Seventeen dogs were withdrawn from the study, with 12 (36% of the dogs started on treatment) being withdrawn for a combination of adverse events and/or a perceived lack of effect. This may have been further affected by the number of storms and length of the study, as discussed below. It is the impression of the investigators that dogs who started on 10 mg/kg BID and experienced adverse effects and a lack of efficacy at that dose are unlikely to improve at higher dosages; however, dogs who responded at this dosage may show greater improvement at a higher dosage. Recommendations for the treatment algorithm are shown in Figure 7.
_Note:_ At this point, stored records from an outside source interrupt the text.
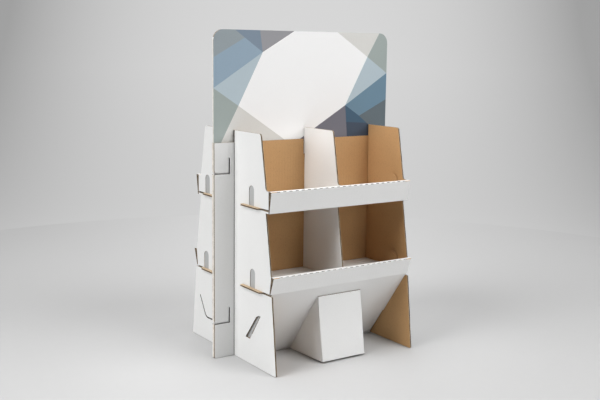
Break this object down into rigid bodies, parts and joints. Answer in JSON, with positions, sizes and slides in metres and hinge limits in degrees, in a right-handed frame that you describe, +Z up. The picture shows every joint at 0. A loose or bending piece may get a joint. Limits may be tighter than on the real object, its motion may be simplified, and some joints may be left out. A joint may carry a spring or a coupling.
{
  "type": "cardboard counter display stand",
  "caption": "Two-sided cardboard counter display: a tall header card between two divided shelf units with rolled lips, slanting aprons and wedge feet, folded and slotted together",
  "frame": {"origin": "on the counter, at the centre of the display's box", "axes": "X runs along the header card, -Y is the front, Z is up"},
  "size_m": [0.4, 0.3188, 0.612],
  "materials": {
    "white_board": "matte white liner",
    "kraft_board": "matte kraft liner",
    "header_print": "matte printed white liner"
  },
  "bodies": {
    "root": {"header_card": "header_print", "front_left_side_panel": "white_board", "front_right_side_panel": "white_board", "front_back_wall": "kraft_board", "front_divider": "white_board", "front_upper_tray": "white_board", "front_lower_tray": "white_board", "front_wedge_foot": "white_board", "rear_left_side_panel": "white_board", "rear_right_side_panel": "white_board", "rear_back_wall": "kraft_board", "rear_divider": "white_board", "rear_upper_tray": "white_board", "rear_lower_tray": "white_board", "rear_wedge_foot": "white_board"}
  },
  "joints": []
}
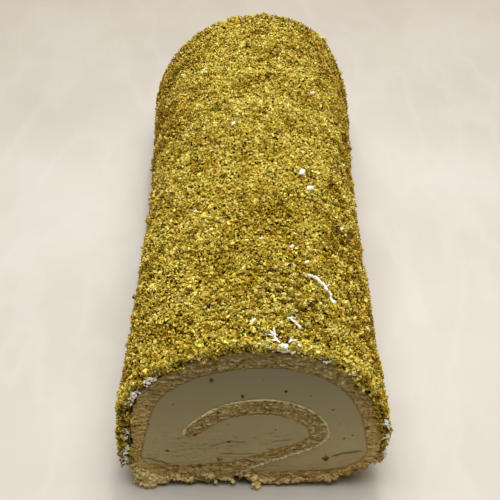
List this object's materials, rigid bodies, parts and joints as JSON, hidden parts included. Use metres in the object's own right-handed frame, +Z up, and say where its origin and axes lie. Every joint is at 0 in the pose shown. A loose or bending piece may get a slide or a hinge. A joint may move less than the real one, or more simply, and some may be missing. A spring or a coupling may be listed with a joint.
{
  "type": "ice cream roll cake",
  "caption": "Sponge sheet rolled up with ice cream into a long log, filmed with cream and coated in chopped green nuts, cut square at both ends to show its spiral",
  "frame": {"origin": "middle of the underside of the bounding box, on the surface the roll lies on", "axes": "+Z up, Y along the roll with the cut that the picture shows at -Y, +X to the right as seen from that cut"},
  "size_m": [0.109, 0.262, 0.081],
  "materials": {
    "sponge": "matt open crumb, tan on its rolled-in side",
    "ice_cream": "smooth and frozen, soft satin",
    "cream": "whipped, soft satin",
    "nut_crumbs": "rough chopped nuts, dull"
  },
  "bodies": {
    "root": {"sponge": "sponge", "filling": "ice_cream", "cream_film": "cream", "crumb_coat": "nut_crumbs"}
  },
  "joints": []
}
A limitation that affected our study and study results was the lack of consistent storms during the period (an average of less than one storm per week) and the subsequent extension of treatment periods. This may have contributed to the owners’ survey response burden. While not studied in depth in veterinary medicine, evidence from human clinical trial results show that increases in survey burden can affect study compliance [43,44]. For the owners who completed all four treatment periods, the average study duration was 14 weeks (±1.73 weeks; range 12–17). It may be particularly hard for the owners to continue their participation in the study and maintain compliance when storms are not consistently occurring; this is particularly true if any adverse events, even mild ones, are seen. Indeed, among our withdrawal cases, only one case withdrew despite owner reports of positive effects on anxiety. An additional limitation came from the original dosage tables, where some dogs were started on a dosage closer to 20 mg/kg BID than to 10 mg/kg BID. This affected one animal who had an adverse effect and whose dosage was lowered, while the others continued at the higher dosage. Efficacy at a lower dosage cannot be determined for these cases. Once this was noted and corrected, it did not occur again.

Another limitation was the reliance on the owners’ reported outcomes. The owners’ interpretation of the effect of the medication on their dog’s anxiety levels is subjective and can be influenced by a variety of factors, including, but not limited to, the study’s open-label design. As a robustness check, we asked for the owner report of the overall effect of the treatment in addition to the previously validated questionnaires and found a larger change in anxiety scores from the baseline for owners who reported a better overall effect, particularly for the excellent responses. We also found very similar results using the weekly scores (LSSS) and storm log scores (LCAS); thus, future studies could use only one of these outcome measures to decrease the owners’ study response burden.

5. Conclusions

In conclusion, this study’s results confirm what a previous placebo-controlled trial found: imepitoin may be a safe and effective medication for the reduction in fear- and anxiety-related behaviors during storms in dogs. We recommend starting imepitoin at a dosage of 10 mg/kg BID for the treatment of storm-related fear and anxiety in dogs during storm season and increasing as needed up to 30 mg/kg. As with other behavioral disorders in dogs, environmental management and behavior modification in addition to medication are recommended for the best results [13].